(What the exercise asks) Below are records to be output exactly, every one of them.

(Excerpted records)
● ● ● ● ●
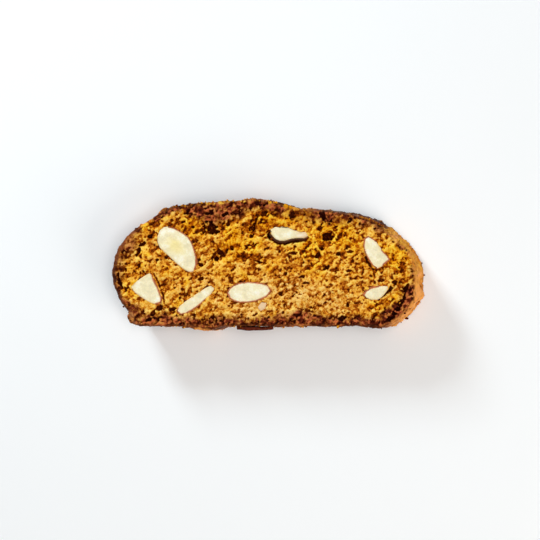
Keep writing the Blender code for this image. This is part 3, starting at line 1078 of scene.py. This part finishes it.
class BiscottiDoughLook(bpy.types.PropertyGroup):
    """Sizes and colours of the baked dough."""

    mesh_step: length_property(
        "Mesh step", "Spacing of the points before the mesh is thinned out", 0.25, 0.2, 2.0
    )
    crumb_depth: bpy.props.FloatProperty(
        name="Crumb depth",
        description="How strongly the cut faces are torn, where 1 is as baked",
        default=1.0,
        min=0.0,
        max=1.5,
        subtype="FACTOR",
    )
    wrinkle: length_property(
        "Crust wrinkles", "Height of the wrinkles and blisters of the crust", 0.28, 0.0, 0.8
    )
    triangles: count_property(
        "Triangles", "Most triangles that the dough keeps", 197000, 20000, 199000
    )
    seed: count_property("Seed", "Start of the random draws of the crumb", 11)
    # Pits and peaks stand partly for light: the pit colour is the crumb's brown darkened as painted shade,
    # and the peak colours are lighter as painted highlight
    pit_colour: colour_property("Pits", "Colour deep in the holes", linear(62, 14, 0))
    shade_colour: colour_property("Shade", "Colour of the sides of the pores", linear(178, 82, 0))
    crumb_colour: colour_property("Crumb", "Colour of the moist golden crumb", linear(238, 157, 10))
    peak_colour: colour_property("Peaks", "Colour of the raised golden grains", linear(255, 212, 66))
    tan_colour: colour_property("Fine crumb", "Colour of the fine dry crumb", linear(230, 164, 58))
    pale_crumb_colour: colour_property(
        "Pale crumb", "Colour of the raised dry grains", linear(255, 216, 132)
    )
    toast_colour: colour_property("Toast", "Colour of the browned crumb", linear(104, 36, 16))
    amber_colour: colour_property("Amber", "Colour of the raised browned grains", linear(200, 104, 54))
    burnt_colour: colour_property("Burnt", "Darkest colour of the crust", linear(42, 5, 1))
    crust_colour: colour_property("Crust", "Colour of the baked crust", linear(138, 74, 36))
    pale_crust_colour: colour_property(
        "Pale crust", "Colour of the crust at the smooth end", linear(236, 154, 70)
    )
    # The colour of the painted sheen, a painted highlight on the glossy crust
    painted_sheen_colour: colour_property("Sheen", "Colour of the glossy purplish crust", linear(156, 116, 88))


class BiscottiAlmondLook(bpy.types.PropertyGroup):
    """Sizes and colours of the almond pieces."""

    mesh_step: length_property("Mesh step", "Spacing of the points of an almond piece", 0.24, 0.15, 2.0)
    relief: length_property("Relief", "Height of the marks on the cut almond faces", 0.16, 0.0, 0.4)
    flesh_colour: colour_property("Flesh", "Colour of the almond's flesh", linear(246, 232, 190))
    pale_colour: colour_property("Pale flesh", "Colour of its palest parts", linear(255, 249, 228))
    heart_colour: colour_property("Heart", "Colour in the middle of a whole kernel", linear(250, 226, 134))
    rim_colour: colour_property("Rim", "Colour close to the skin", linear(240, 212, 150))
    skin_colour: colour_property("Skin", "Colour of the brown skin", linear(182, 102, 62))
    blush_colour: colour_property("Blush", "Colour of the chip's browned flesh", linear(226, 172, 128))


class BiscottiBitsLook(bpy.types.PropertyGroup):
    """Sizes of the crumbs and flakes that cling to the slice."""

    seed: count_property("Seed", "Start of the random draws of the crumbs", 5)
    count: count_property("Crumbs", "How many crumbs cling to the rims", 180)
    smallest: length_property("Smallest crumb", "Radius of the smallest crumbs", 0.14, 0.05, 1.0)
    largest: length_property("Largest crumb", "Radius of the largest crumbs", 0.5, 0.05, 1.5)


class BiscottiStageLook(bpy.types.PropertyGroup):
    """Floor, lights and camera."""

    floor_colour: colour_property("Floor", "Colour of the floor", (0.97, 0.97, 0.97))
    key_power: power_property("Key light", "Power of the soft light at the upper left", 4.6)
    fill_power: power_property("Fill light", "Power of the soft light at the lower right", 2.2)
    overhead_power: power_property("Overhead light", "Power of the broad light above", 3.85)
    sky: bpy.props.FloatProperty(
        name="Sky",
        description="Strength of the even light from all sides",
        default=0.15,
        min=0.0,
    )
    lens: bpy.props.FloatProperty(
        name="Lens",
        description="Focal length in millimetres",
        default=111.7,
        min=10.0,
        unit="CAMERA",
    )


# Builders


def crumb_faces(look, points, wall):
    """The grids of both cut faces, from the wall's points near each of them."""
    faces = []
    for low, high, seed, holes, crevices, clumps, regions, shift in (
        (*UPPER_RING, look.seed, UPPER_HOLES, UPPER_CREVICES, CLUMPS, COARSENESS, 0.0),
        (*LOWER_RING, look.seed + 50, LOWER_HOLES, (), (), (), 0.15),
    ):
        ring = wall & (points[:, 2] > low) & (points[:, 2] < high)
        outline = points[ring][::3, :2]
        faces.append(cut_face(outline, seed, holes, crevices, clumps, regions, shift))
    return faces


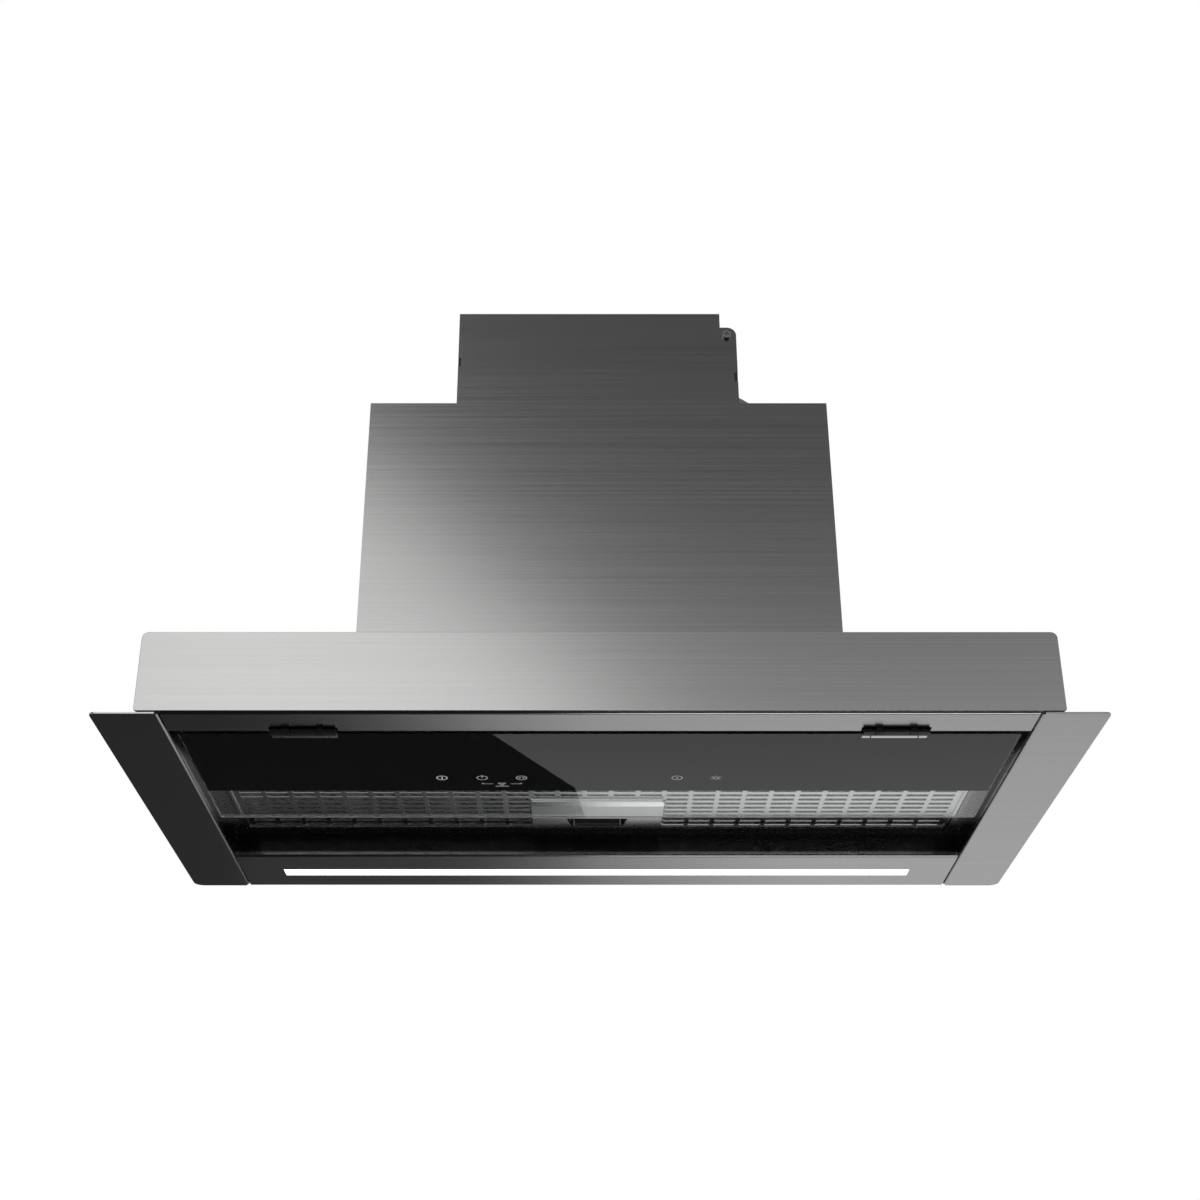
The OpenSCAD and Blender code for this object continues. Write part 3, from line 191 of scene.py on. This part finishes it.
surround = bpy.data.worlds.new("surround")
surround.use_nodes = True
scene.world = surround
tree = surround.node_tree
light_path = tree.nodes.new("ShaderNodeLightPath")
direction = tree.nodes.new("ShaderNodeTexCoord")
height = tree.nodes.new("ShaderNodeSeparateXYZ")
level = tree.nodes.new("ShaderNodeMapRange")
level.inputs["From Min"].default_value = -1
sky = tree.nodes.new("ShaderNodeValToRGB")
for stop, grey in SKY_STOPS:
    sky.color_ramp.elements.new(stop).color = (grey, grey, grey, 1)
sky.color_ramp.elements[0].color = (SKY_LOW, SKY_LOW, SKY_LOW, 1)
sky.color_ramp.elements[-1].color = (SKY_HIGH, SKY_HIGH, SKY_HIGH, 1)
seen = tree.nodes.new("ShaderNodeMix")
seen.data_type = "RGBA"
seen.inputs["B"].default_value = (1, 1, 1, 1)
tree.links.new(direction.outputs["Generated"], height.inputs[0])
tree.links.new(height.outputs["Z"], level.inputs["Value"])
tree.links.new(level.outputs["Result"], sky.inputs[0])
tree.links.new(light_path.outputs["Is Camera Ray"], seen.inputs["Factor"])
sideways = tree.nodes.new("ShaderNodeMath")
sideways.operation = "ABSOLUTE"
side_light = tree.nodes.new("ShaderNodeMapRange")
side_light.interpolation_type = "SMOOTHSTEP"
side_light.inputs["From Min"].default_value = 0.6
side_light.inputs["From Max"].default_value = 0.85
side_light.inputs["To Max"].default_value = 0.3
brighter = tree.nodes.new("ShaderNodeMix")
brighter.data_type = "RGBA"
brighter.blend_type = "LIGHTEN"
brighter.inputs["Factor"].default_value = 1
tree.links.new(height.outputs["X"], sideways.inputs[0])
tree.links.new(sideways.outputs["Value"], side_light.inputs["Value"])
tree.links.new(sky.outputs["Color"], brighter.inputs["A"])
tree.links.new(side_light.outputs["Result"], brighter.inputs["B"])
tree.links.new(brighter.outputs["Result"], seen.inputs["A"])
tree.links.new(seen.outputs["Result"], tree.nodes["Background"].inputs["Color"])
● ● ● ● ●
(Response for this exercise)
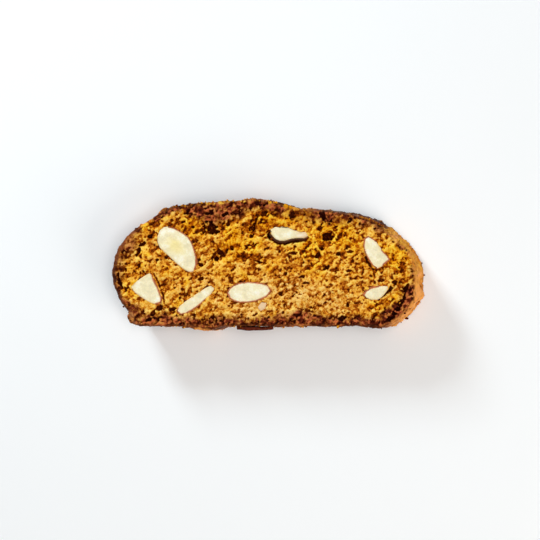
Keep writing the Blender code for this image. This is part 3, starting at line 1078 of scene.py. This part finishes it.
class BiscottiDoughLook(bpy.types.PropertyGroup):
    """Sizes and colours of the baked dough."""

    mesh_step: length_property(
        "Mesh step", "Spacing of the points before the mesh is thinned out", 0.25, 0.2, 2.0
    )
    crumb_depth: bpy.props.FloatProperty(
        name="Crumb depth",
        description="How strongly the cut faces are torn, where 1 is as baked",
        default=1.0,
        min=0.0,
        max=1.5,
        subtype="FACTOR",
    )
    wrinkle: length_property(
        "Crust wrinkles", "Height of the wrinkles and blisters of the crust", 0.28, 0.0, 0.8
    )
    triangles: count_property(
        "Triangles", "Most triangles that the dough keeps", 197000, 20000, 199000
    )
    seed: count_property("Seed", "Start of the random draws of the crumb", 11)
    # Pits and peaks stand partly for light: the pit colour is the crumb's brown darkened as painted shade,
    # and the peak colours are lighter as painted highlight
    pit_colour: colour_property("Pits", "Colour deep in the holes", linear(62, 14, 0))
    shade_colour: colour_property("Shade", "Colour of the sides of the pores", linear(178, 82, 0))
    crumb_colour: colour_property("Crumb", "Colour of the moist golden crumb", linear(238, 157, 10))
    peak_colour: colour_property("Peaks", "Colour of the raised golden grains", linear(255, 212, 66))
    tan_colour: colour_property("Fine crumb", "Colour of the fine dry crumb", linear(230, 164, 58))
    pale_crumb_colour: colour_property(
        "Pale crumb", "Colour of the raised dry grains", linear(255, 216, 132)
    )
    toast_colour: colour_property("Toast", "Colour of the browned crumb", linear(104, 36, 16))
    amber_colour: colour_property("Amber", "Colour of the raised browned grains", linear(200, 104, 54))
    burnt_colour: colour_property("Burnt", "Darkest colour of the crust", linear(42, 5, 1))
    crust_colour: colour_property("Crust", "Colour of the baked crust", linear(138, 74, 36))
    pale_crust_colour: colour_property(
        "Pale crust", "Colour of the crust at the smooth end", linear(236, 154, 70)
    )
    # The colour of the painted sheen, a painted highlight on the glossy crust
    painted_sheen_colour: colour_property("Sheen", "Colour of the glossy purplish crust", linear(156, 116, 88))


class BiscottiAlmondLook(bpy.types.PropertyGroup):
    """Sizes and colours of the almond pieces."""

    mesh_step: length_property("Mesh step", "Spacing of the points of an almond piece", 0.24, 0.15, 2.0)
    relief: length_property("Relief", "Height of the marks on the cut almond faces", 0.16, 0.0, 0.4)
    flesh_colour: colour_property("Flesh", "Colour of the almond's flesh", linear(246, 232, 190))
    pale_colour: colour_property("Pale flesh", "Colour of its palest parts", linear(255, 249, 228))
    heart_colour: colour_property("Heart", "Colour in the middle of a whole kernel", linear(250, 226, 134))
    rim_colour: colour_property("Rim", "Colour close to the skin", linear(240, 212, 150))
    skin_colour: colour_property("Skin", "Colour of the brown skin", linear(182, 102, 62))
    blush_colour: colour_property("Blush", "Colour of the chip's browned flesh", linear(226, 172, 128))


class BiscottiBitsLook(bpy.types.PropertyGroup):
    """Sizes of the crumbs and flakes that cling to the slice."""

    seed: count_property("Seed", "Start of the random draws of the crumbs", 5)
    count: count_property("Crumbs", "How many crumbs cling to the rims", 180)
    smallest: length_property("Smallest crumb", "Radius of the smallest crumbs", 0.14, 0.05, 1.0)
    largest: length_property("Largest crumb", "Radius of the largest crumbs", 0.5, 0.05, 1.5)


class BiscottiStageLook(bpy.types.PropertyGroup):
    """Floor, lights and camera."""

    floor_colour: colour_property("Floor", "Colour of the floor", (0.97, 0.97, 0.97))
    key_power: power_property("Key light", "Power of the soft light at the upper left", 4.6)
    fill_power: power_property("Fill light", "Power of the soft light at the lower right", 2.2)
    overhead_power: power_property("Overhead light", "Power of the broad light above", 3.85)
    sky: bpy.props.FloatProperty(
        name="Sky",
        description="Strength of the even light from all sides",
        default=0.15,
        min=0.0,
    )
    lens: bpy.props.FloatProperty(
        name="Lens",
        description="Focal length in millimetres",
        default=111.7,
        min=10.0,
        unit="CAMERA",
    )


# Builders


def crumb_faces(look, points, wall):
    """The grids of both cut faces, from the wall's points near each of them."""
    faces = []
    for low, high, seed, holes, crevices, clumps, regions, shift in (
        (*UPPER_RING, look.seed, UPPER_HOLES, UPPER_CREVICES, CLUMPS, COARSENESS, 0.0),
        (*LOWER_RING, look.seed + 50, LOWER_HOLES, (), (), (), 0.15),
    ):
        ring = wall & (points[:, 2] > low) & (points[:, 2] < high)
        outline = points[ring][::3, :2]
        faces.append(cut_face(outline, seed, holes, crevices, clumps, regions, shift))
    return faces


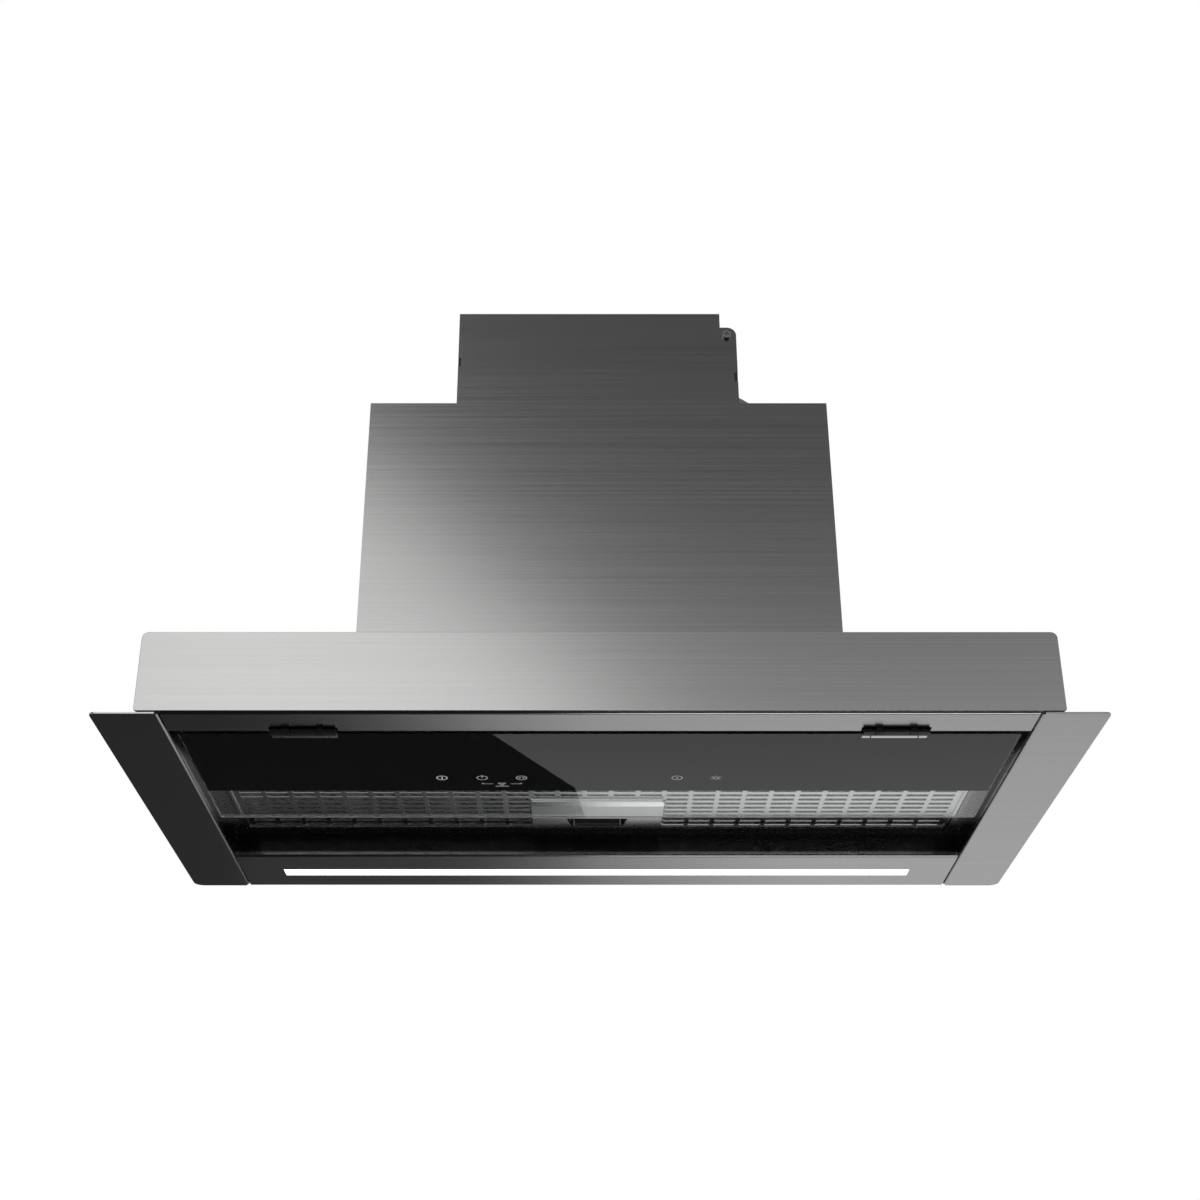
The OpenSCAD and Blender code for this object continues. Write part 3, from line 191 of scene.py on. This part finishes it.
surround = bpy.data.worlds.new("surround")
surround.use_nodes = True
scene.world = surround
tree = surround.node_tree
light_path = tree.nodes.new("ShaderNodeLightPath")
direction = tree.nodes.new("ShaderNodeTexCoord")
height = tree.nodes.new("ShaderNodeSeparateXYZ")
level = tree.nodes.new("ShaderNodeMapRange")
level.inputs["From Min"].default_value = -1
sky = tree.nodes.new("ShaderNodeValToRGB")
for stop, grey in SKY_STOPS:
    sky.color_ramp.elements.new(stop).color = (grey, grey, grey, 1)
sky.color_ramp.elements[0].color = (SKY_LOW, SKY_LOW, SKY_LOW, 1)
sky.color_ramp.elements[-1].color = (SKY_HIGH, SKY_HIGH, SKY_HIGH, 1)
seen = tree.nodes.new("ShaderNodeMix")
seen.data_type = "RGBA"
seen.inputs["B"].default_value = (1, 1, 1, 1)
tree.links.new(direction.outputs["Generated"], height.inputs[0])
tree.links.new(height.outputs["Z"], level.inputs["Value"])
tree.links.new(level.outputs["Result"], sky.inputs[0])
tree.links.new(light_path.outputs["Is Camera Ray"], seen.inputs["Factor"])
sideways = tree.nodes.new("ShaderNodeMath")
sideways.operation = "ABSOLUTE"
side_light = tree.nodes.new("ShaderNodeMapRange")
side_light.interpolation_type = "SMOOTHSTEP"
side_light.inputs["From Min"].default_value = 0.6
side_light.inputs["From Max"].default_value = 0.85
side_light.inputs["To Max"].default_value = 0.3
brighter = tree.nodes.new("ShaderNodeMix")
brighter.data_type = "RGBA"
brighter.blend_type = "LIGHTEN"
brighter.inputs["Factor"].default_value = 1
tree.links.new(height.outputs["X"], sideways.inputs[0])
tree.links.new(sideways.outputs["Value"], side_light.inputs["Value"])
tree.links.new(sky.outputs["Color"], brighter.inputs["A"])
tree.links.new(side_light.outputs["Result"], brighter.inputs["B"])
tree.links.new(brighter.outputs["Result"], seen.inputs["A"])
tree.links.new(seen.outputs["Result"], tree.nodes["Background"].inputs["Color"])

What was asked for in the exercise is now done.